El de Bentarique le entrega entonces un regalo: un esqueje de su parra, esa que ha resistido el sol, el veneno y las llamas. Pero cuando el protagonista se marcha de regreso, vuelve sobre sus pasos para dar las gracias, pero ya no queda ni Paco, ni parra alguna. La casa sigue en pie, sí, pero ahora hay tomateras, y un joven campesino que las cuida con esmero. Bandolero pregunta por Paco, incrédulo, y el nuevo agricultor le responde con una media sonrisa: “Paco murió hace muchos años ya. No ha vuelto a haber otro Paco en Bentarique”.
El diálogo, cargado de ternura y misterio, abre la puerta a la leyenda. El joven le cuenta que algunos vecinos dicen haber visto a Paco todavía, cuidando el huerto, como si el alma del mejor agricultor de la comarca no pudiera separarse de su tierra. “Es sólo una bonita leyenda… pero aquí es donde crecen los frutos más hermosos”.
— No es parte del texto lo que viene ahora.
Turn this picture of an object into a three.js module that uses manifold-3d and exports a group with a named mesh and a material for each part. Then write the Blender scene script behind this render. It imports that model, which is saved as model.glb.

Las tomateras predominan en la fica.
Este cierre del capítulo deja un regusto nostálgico que va más allá del relato. El relevo de Paco, agricultor de parras, por un joven que cultiva tomates puede leerse como una metáfora del viraje agrícola que ha vivido Almería: del esplendor de las parras al dominio actual del cultivo bajo plástico.
La muerte de Paco, recordado con cariño pero ya convertido en leyenda, parece señalar también el ocaso de aquella industria parralera del Andarax que llevó su nombre por medio mundo con la célebre “uva de barco”.
Y ese esqueje que Paco entrega a Bandolero antes de desvanecerse, más que un recurso narrativo, parece un guiño a las raíces que aún resisten: como esas parras históricas que, a día de hoy se reparten cada año año en Santa Fe de Mondújar para preservar su especie. Curiosamente, un pueblo situado apenas a 13 kilómetros de Bentarique, quizá en los mismos terrenos donde Paco tuvo, alguna vez, su vergel.